Now if we were to dip below the surface of history, as it is not in the scope of this argument to do, I suspect that we should find several occasions when Christendom was thus to all appearance hollowed out from within by doubt and indifference, so that only the old Christian shell stood as the pagan shell had stood so long. But the difference is that in every such case, the sons were fanatical for the faith where the fathers had been slack about it.
-The Everlasting Man (1925)

Wednesday, January 22, 2020

....which (I may remark) he cannot imagine either.

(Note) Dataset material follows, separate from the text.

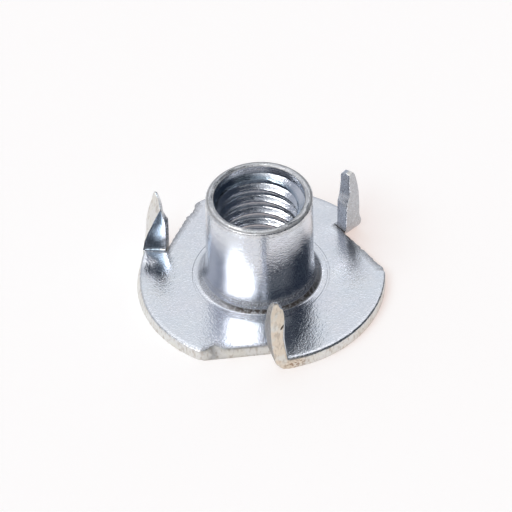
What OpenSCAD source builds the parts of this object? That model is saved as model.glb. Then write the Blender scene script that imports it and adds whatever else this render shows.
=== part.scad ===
// Pronged tee nut: a drawn, threaded barrel on a round stamped flange, with prongs folded up from the rim.
// Millimetres. The origin is on the thread's axis, in the plane of the flange's underside. +Z runs up the barrel.

/* [Sheet] */
// Thickness of the sheet that the nut is stamped from
sheet_t = 1.15; // [0.9:0.05:1.4]

/* [Flange] */
// Diameter of the flange
flange_d = 22.2; // [18.5:0.1:26.7]
// Radius of the rolled edge that blanking leaves round the top of the flange
flange_edge_r = 0.2; // [0.05:0.05:0.35]
// Gap from the foot of the barrel's fillet to the ring that the drawing die presses into the flange
ring_gap = 0.43; // [0.1:0.01:0.8]
// Width of that ring
ring_w = 0.25; // [0.1:0.05:0.5]
// Depth of that ring
ring_depth = 0.05; // [0.02:0.01:0.15]

/* [Barrel] */
// Height from the flange's underside to the barrel's rim
nut_h = 10.5; // [8.5:0.1:12.8]
// Thickness of the barrel's wall outside the thread
barrel_wall = 0.8; // [0.6:0.01:1]
// How far the foot of the barrel flares out, above its fillet
flare_w = 0.15; // [0.05:0.01:0.25]
// Height of that flare above the top of the flange
flare_h = 2.05; // [1.3:0.05:3]
// Radius of the fillet between the flare and the flange
fillet_r = 0.55; // [0.3:0.05:1.1]
// Radius of the rounded outer edge of the rim
rim_r = 0.2; // [0.05:0.05:0.35]

/* [Thread] */
// Major diameter of the screw that the nut takes
thread_major_d = 7.94; // [6.6:0.01:8.4]
// Depth of the formed thread, from its root to its crest
thread_depth = 0.69; // [0.5:0.01:0.9]
// Clearance between the screw and the smooth mouth of the barrel
mouth_clearance = 0.08; // [0.02:0.01:0.15]
// Depth of that smooth mouth
mouth_depth = 0.9; // [0.5:0.05:1.5]
// Angle of the thread's first turn below the mouth, from the horizontal
lead_angle = 30; // [20:1:45]

/* [Prongs] */
// Number of prongs
prong_count = 3; // [3:1:4]
// Direction in which the first prong's cut faces out, from +X
prong_angle = 276; // [0:0.5:360]
// Height of a prong's tip above the flange's underside
prong_h = 7.4; // [6.2:0.1:8.9]
// Width of a prong at its root, which is also the depth of the cut in the rim
prong_w = 2.05; // [1.7:0.01:2.5]
// Gap left by shearing between a prong and the line of its cut
cut_gap = 0.04; // [0.02:0.01:0.1]
// Distance of the fold from the middle of the cut
fold_offset = 1.05; // [0.5:0.05:1.5]
// Inside radius of the fold
fold_r = 0.3; // [0.1:0.05:0.5]
// Height of the widest point of a prong, from which its outer edge curves in
widest_h = 3.4; // [2:0.1:4]
// Height at which the inner edge steps out from the line of the cut
shoulder_h = 4.4; // [3.5:0.1:5]
// Height of that step
shoulder_rise = 0.7; // [0.3:0.1:0.9]
// Depth of that step
shoulder_in = 0.5; // [0.2:0.05:0.6]
// Height of the tip, down to where its inner edge steepens
tip_h = 1; // [0.7:0.05:1.1]
// Distance of the inner edge from the line of the cut at the foot of the tip
tip_in = 0.65; // [0.6:0.05:0.8]
// Width of a prong at its tip
tip_w = 0.8; // [0.7:0.05:1]
// Radius of the blunt tip
tip_r = 0.3; // [0.15:0.05:0.35]
// Height at which the sheared outer edge has run in across the sheet's top face
apex_h = 6.35; // [5.5:0.05:7]
// Distance from the line of the cut to the sheared edge at that height
apex_in = 0.42; // [0.2:0.01:0.8]
// Angle of the sheared edge across the sheet
shear_angle = 47; // [20:1:55]

/* [Nibs] */
// Distance of each torn hollow from the corner where its cut starts
nib_back = 1.2; // [1:0.05:1.6]
// Radius of the hollow at the top of the flange
nib_top_r = 0.9; // [0.5:0.05:1]
// Radius of the hollow at the underside
nib_low_r = 0.15; // [0.05:0.05:0.4]

/* [Hidden] */
$fn = 96;

flange_r = flange_d / 2;
thread_major_r = thread_major_d / 2;
thread_minor_r = thread_major_r - thread_depth;
mouth_r = thread_major_r + mouth_clearance;
barrel_r = thread_major_r + barrel_wall;
// The sheet keeps its thickness round the bend from flange to barrel
bell_r = fillet_r + sheet_t;
lead_h = (mouth_r - thread_minor_r) * tan(lead_angle);
lead_z = nut_h - mouth_depth - lead_h;
foot_r = barrel_r + flare_w + fillet_r;
ring_r = foot_r + ring_gap;

cut_r = flange_r - prong_w;
cut_half = sqrt(flange_r * flange_r - cut_r * cut_r);
fold_z = sheet_t + fold_r;
bend_r = fold_r + sheet_t;
// How far the cut runs on past the fold
tear = 0.1;
tip_out = tip_in + tip_w;
// How far the sheared edge leans in as it climbs the sheet's top face
shear_lean = atan2(prong_w - apex_in, apex_h - fold_z);
// Keeps a blade's curved outer edge from grazing the flange's own curve
ease = 0.03;
// Larger than the whole nut, for cutting away one side of a plane
far = 2 * flange_d;

// Half section of the flange, about its own centre
module flange_section() {
    square([flange_r, sheet_t - flange_edge_r]);
    square([flange_r - flange_edge_r, sheet_t]);
    translate([flange_r - flange_edge_r, sheet_t - flange_edge_r]) circle(r = flange_edge_r);
}

// Half section of the barrel's outside, with its rounded rim, its flared foot and its fillet
module barrel_section() {
    square([barrel_r, nut_h - rim_r]);
    square([barrel_r - rim_r, nut_h]);
    translate([barrel_r - rim_r, nut_h - rim_r]) circle(r = rim_r);
    polygon([
        [0, sheet_t],
        [barrel_r + flare_w, sheet_t],
        [barrel_r + flare_w, sheet_t + fillet_r],
        [barrel_r, sheet_t + flare_h],
        [0, sheet_t + flare_h]
    ]);
    difference() {
        square([foot_r, sheet_t + fillet_r]);
        translate([foot_r, sheet_t + fillet_r]) circle(r = fillet_r);
    }
}

// Half section of everything that is open inside: the bell-mouthed entry, the bore, the lead-in and the mouth
module bore_section() {
    polygon([
        [0, -1],
        [thread_minor_r, -1],
        [thread_minor_r, lead_z],
        [mouth_r, lead_z + lead_h],
        [mouth_r, nut_h + 1],
        [0, nut_h + 1]
    ]);
    difference() {
        translate([0, -1]) square([thread_minor_r + bell_r, bell_r + 1]);
        translate([thread_minor_r + bell_r, bell_r]) circle(r = bell_r);
    }
}

// Turns to each prong in turn: +X out through the cut, +Y along it towards the fold
module at_prongs() {
    for (i = [0 : prong_count - 1])
        rotate([0, 0, prong_angle + i * 360 / prong_count]) children();
}

// What one cut takes out of the rim, from the corner of the nib to just past the fold
module cut() {
    translate([cut_r, fold_offset + tear - far, -1]) cube([far, far, sheet_t + 2]);
}

// The hollow that tearing leaves in the nib, where the cut starts
module nib_hollow() {
    translate([cut_r, nib_back - cut_half, 0])
        cylinder(r1 = nib_low_r, r2 = nib_top_r, h = sheet_t);
    translate([cut_r, nib_back - cut_half, sheet_t]) cylinder(r = nib_top_r, h = 1);
}

// A prong seen square on: x out from the line of the cut, y up from the flange's underside
module prong_outline() {
    intersection() {
        union() {
            translate([cut_gap, -1]) square([far, widest_h + 1]);
            translate([ease - cut_r, widest_h]) circle(r = flange_r, $fn = 360);
        }
        union() {
            polygon([
                [cut_gap, -1],
                [far, -1],
                [far, prong_h - 4 * tip_r],
                [prong_w + 1, prong_h - 4 * tip_r],
                [tip_out, prong_h - tip_r],
                [tip_out - 2 * tip_r, prong_h - tip_r],
                [tip_in, prong_h - tip_h],
                [shoulder_in, shoulder_h + shoulder_rise],
                [cut_gap, shoulder_h]
            ]);
            translate([tip_out - tip_r, prong_h - tip_r]) circle(r = tip_r);
        }
    }
}

// The bent strip seen along the fold, about the bend's axis: the root in the flange, the bend and the blade
module bend_section() {
    translate([0, -bend_r]) square([2 * tear, sheet_t]);
    intersection() {
        difference() {
            circle(r = bend_r);
            circle(r = fold_r);
        }
        translate([-bend_r, -bend_r]) square(bend_r);
    }
    translate([-bend_r, 0]) square([sheet_t, prong_h]);
}

// What shearing takes off the outer edge of the blade, at a slant across the sheet
module sheared_edge() {
    intersection() {
        translate([flange_r, fold_offset - fold_r, fold_z])
            rotate([0, -shear_lean, 0]) rotate([0, 0, shear_angle])
                translate([0, -far / 2, -far / 2]) cube(far);
        translate([0, -far / 2, fold_z]) cube(far);
    }
}

module prong() {
    difference() {
        intersection() {
            translate([cut_r, fold_offset, fold_z]) rotate([90, 0, 90])
                linear_extrude(height = far) bend_section();
            translate([cut_r, far / 2, 0]) rotate([90, 0, 0])
                linear_extrude(height = far) prong_outline();
        }
        sheared_edge();
    }
}

module tee_nut() {
    color([0.76, 0.79, 0.83]) difference() {
        union() {
            difference() {
                rotate_extrude($fn = 360) flange_section();
                at_prongs() cut();
                at_prongs() nib_hollow();
            }
            intersection() {
                at_prongs() prong();
                cylinder(r = flange_r, h = far, $fn = 360);
            }
            rotate_extrude() barrel_section();
        }
        rotate_extrude() bore_section();
        rotate_extrude() translate([ring_r, sheet_t - ring_depth])
            square([ring_w, sheet_t]);
    }
}

tee_nut();
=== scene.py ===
"""Looks of the pronged tee nut: one closed mesh of bright zinc plated steel that stands for the CAD node.

Sizes are in millimetres, in the frame of the CAD model, and the mesh is scaled to metres at the end.
The nut is one sheet, so its mesh is one grid. Columns run round the thread's axis. Rings of vertices run in
from the flange's edge over its top, up the barrel, down the bore and out again over the underside. Each prong
carries on from the columns along its fold, and a strip closes the edge of the sheet all round.

Each prong has a frame of its own: n points out square to its cut, and s runs along the cut towards the fold.
A point in that frame is the complex number n + i s, and a point of the whole nut is x + i y.
"""

import math

import bmesh
import bpy
import numpy as np
from mathutils import Matrix, Vector


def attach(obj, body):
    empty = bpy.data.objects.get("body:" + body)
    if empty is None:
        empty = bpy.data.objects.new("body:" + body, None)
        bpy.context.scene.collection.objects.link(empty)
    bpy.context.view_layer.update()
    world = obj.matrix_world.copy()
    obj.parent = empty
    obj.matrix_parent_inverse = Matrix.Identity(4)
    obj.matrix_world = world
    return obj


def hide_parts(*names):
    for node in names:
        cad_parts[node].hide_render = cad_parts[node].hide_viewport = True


MM = 0.001

# The blank, as in the CAD model
SHEET_T = 1.15
FLANGE_R = 11.1
PRONG_W = 2.05
CUT_R = FLANGE_R - PRONG_W
CUT_HALF = math.sqrt(FLANGE_R ** 2 - CUT_R ** 2)
FOLD_S = 1.05
FOLD_R = 0.3
BEND_R = FOLD_R + SHEET_T
PRONGS = 3
PRONG_ANGLE = 276.0

# The barrel and its smooth mouth
NUT_H = 10.5
BARREL_LOW_R = 4.81
BARREL_TOP_R = 4.73
MOUTH_R = 4.05

# Columns in each third of the nut: along the fold, along the round edge and along the cut
COLS_FOLD = 11
COLS_ARC = 72
COLS_CUT = 45
COLS = COLS_FOLD + COLS_ARC + COLS_CUT
ALL_COLS = COLS * PRONGS
# Those three kinds of edge
FOLD, ARC, CUT = 0, 1, 2
# Radius inside which the columns are even all round
INNER_R = 6.5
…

Man cannot imagine the universe being created, and therefore is “compelled by his reason” to think the universe without beginning or end, which (I may remark) he cannot imagine either.
-Utopia of Usurers (1917)

Tuesday, January 21, 2020

[E]arth is not even earth without heaven, as a landscape is not a landscape without the sky. And in a universe without God there is not room enough for a man.
-The Crimes of England (1916)

Monday, January 20, 2020

[H]atred is beautiful, when it is hatred of the ugliness of the soul.
-The Crimes of England (1916)

Sunday, January 19, 2020

The primary public duty before us to-day is not to educated the uneducated. The primary public duty before us is to uneducate the educated. For they have all been educated wrong, and cannot see with their eyes or hear with ears or (least of all) understand with their heart.
-November 8, 1913, Illustrated London News

Thursday, January 16, 2020

A short update: the "project" I referred to in my previous post has now been completed, and therefore I hope to soon begin posting on this blog again on a regular basis. I may not do so every day, but I will try to do so fairly frequently, at least.

(For those interested, the project I was working on was to complete copying out the entire Bible by hand. I had already been working on it for a while, but I wished the past few months to especially focus on it till I completed it, and hence why I was not updating this blog. But now that I have completed it, things can return to normal, and my regular posting habits can resume.)